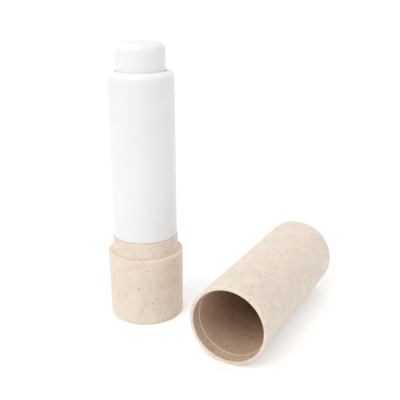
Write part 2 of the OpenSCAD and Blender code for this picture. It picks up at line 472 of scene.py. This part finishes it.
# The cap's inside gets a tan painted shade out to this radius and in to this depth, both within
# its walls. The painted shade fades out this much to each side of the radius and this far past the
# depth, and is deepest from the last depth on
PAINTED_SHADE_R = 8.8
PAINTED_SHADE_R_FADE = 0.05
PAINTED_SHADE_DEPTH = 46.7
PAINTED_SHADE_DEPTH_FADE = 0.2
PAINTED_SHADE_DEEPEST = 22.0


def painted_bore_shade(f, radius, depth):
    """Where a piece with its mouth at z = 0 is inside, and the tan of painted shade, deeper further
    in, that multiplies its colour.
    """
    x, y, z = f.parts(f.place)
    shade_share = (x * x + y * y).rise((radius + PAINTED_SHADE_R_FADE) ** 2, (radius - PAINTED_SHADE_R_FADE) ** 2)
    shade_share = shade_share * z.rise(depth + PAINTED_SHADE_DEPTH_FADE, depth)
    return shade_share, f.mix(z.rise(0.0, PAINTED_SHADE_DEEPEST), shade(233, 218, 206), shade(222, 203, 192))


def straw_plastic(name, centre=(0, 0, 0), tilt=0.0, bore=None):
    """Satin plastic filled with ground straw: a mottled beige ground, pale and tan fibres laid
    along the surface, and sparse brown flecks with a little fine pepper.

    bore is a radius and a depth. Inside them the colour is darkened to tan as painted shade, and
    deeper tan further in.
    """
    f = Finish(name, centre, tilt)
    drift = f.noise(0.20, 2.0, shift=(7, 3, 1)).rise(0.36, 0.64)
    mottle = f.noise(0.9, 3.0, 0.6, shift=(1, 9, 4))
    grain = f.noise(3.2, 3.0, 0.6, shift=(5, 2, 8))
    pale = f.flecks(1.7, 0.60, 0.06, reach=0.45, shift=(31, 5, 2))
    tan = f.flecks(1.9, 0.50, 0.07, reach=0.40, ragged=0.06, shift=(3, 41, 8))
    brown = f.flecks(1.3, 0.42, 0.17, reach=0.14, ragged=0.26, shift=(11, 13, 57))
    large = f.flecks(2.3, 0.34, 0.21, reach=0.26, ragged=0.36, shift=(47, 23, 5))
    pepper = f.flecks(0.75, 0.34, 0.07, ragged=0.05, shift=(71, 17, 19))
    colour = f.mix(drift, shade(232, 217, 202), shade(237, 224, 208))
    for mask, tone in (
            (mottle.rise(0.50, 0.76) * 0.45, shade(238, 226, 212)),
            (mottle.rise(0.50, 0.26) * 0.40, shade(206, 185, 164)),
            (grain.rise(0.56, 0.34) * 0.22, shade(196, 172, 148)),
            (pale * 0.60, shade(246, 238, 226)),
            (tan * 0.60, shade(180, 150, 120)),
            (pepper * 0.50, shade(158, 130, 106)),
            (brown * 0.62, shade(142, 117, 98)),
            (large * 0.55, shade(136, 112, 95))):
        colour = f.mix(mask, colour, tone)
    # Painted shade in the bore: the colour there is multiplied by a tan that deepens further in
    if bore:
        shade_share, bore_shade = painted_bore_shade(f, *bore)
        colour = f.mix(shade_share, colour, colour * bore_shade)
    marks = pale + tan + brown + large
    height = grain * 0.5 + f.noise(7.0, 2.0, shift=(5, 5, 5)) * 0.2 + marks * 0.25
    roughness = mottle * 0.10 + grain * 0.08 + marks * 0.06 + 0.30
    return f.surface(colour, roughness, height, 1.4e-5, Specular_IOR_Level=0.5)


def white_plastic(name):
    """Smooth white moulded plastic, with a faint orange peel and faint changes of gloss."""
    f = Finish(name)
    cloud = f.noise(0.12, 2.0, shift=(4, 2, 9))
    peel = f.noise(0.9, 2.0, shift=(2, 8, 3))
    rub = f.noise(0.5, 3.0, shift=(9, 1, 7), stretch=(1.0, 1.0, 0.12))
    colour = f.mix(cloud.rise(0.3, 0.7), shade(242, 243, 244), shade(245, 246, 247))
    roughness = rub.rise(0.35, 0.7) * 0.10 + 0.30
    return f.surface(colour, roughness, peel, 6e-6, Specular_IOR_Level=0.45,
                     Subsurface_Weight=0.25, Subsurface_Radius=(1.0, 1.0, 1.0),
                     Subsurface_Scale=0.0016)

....

Exactly reproduce the material above.

Written solution -
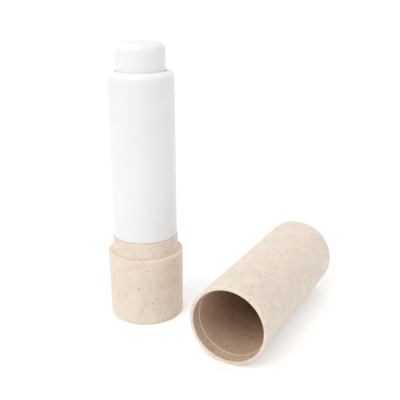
Write part 2 of the OpenSCAD and Blender code for this picture. It picks up at line 472 of scene.py. This part finishes it.
# The cap's inside gets a tan painted shade out to this radius and in to this depth, both within
# its walls. The painted shade fades out this much to each side of the radius and this far past the
# depth, and is deepest from the last depth on
PAINTED_SHADE_R = 8.8
PAINTED_SHADE_R_FADE = 0.05
PAINTED_SHADE_DEPTH = 46.7
PAINTED_SHADE_DEPTH_FADE = 0.2
PAINTED_SHADE_DEEPEST = 22.0


def painted_bore_shade(f, radius, depth):
    """Where a piece with its mouth at z = 0 is inside, and the tan of painted shade, deeper further
    in, that multiplies its colour.
    """
    x, y, z = f.parts(f.place)
    shade_share = (x * x + y * y).rise((radius + PAINTED_SHADE_R_FADE) ** 2, (radius - PAINTED_SHADE_R_FADE) ** 2)
    shade_share = shade_share * z.rise(depth + PAINTED_SHADE_DEPTH_FADE, depth)
    return shade_share, f.mix(z.rise(0.0, PAINTED_SHADE_DEEPEST), shade(233, 218, 206), shade(222, 203, 192))


def straw_plastic(name, centre=(0, 0, 0), tilt=0.0, bore=None):
    """Satin plastic filled with ground straw: a mottled beige ground, pale and tan fibres laid
    along the surface, and sparse brown flecks with a little fine pepper.

    bore is a radius and a depth. Inside them the colour is darkened to tan as painted shade, and
    deeper tan further in.
    """
    f = Finish(name, centre, tilt)
    drift = f.noise(0.20, 2.0, shift=(7, 3, 1)).rise(0.36, 0.64)
    mottle = f.noise(0.9, 3.0, 0.6, shift=(1, 9, 4))
    grain = f.noise(3.2, 3.0, 0.6, shift=(5, 2, 8))
    pale = f.flecks(1.7, 0.60, 0.06, reach=0.45, shift=(31, 5, 2))
    tan = f.flecks(1.9, 0.50, 0.07, reach=0.40, ragged=0.06, shift=(3, 41, 8))
    brown = f.flecks(1.3, 0.42, 0.17, reach=0.14, ragged=0.26, shift=(11, 13, 57))
    large = f.flecks(2.3, 0.34, 0.21, reach=0.26, ragged=0.36, shift=(47, 23, 5))
    pepper = f.flecks(0.75, 0.34, 0.07, ragged=0.05, shift=(71, 17, 19))
    colour = f.mix(drift, shade(232, 217, 202), shade(237, 224, 208))
    for mask, tone in (
            (mottle.rise(0.50, 0.76) * 0.45, shade(238, 226, 212)),
            (mottle.rise(0.50, 0.26) * 0.40, shade(206, 185, 164)),
            (grain.rise(0.56, 0.34) * 0.22, shade(196, 172, 148)),
            (pale * 0.60, shade(246, 238, 226)),
            (tan * 0.60, shade(180, 150, 120)),
            (pepper * 0.50, shade(158, 130, 106)),
            (brown * 0.62, shade(142, 117, 98)),
            (large * 0.55, shade(136, 112, 95))):
        colour = f.mix(mask, colour, tone)
    # Painted shade in the bore: the colour there is multiplied by a tan that deepens further in
    if bore:
        shade_share, bore_shade = painted_bore_shade(f, *bore)
        colour = f.mix(shade_share, colour, colour * bore_shade)
    marks = pale + tan + brown + large
    height = grain * 0.5 + f.noise(7.0, 2.0, shift=(5, 5, 5)) * 0.2 + marks * 0.25
    roughness = mottle * 0.10 + grain * 0.08 + marks * 0.06 + 0.30
    return f.surface(colour, roughness, height, 1.4e-5, Specular_IOR_Level=0.5)


def white_plastic(name):
    """Smooth white moulded plastic, with a faint orange peel and faint changes of gloss."""
    f = Finish(name)
    cloud = f.noise(0.12, 2.0, shift=(4, 2, 9))
    peel = f.noise(0.9, 2.0, shift=(2, 8, 3))
    rub = f.noise(0.5, 3.0, shift=(9, 1, 7), stretch=(1.0, 1.0, 0.12))
    colour = f.mix(cloud.rise(0.3, 0.7), shade(242, 243, 244), shade(245, 246, 247))
    roughness = rub.rise(0.35, 0.7) * 0.10 + 0.30
    return f.surface(colour, roughness, peel, 6e-6, Specular_IOR_Level=0.45,
                     Subsurface_Weight=0.25, Subsurface_Radius=(1.0, 1.0, 1.0),
                     Subsurface_Scale=0.0016)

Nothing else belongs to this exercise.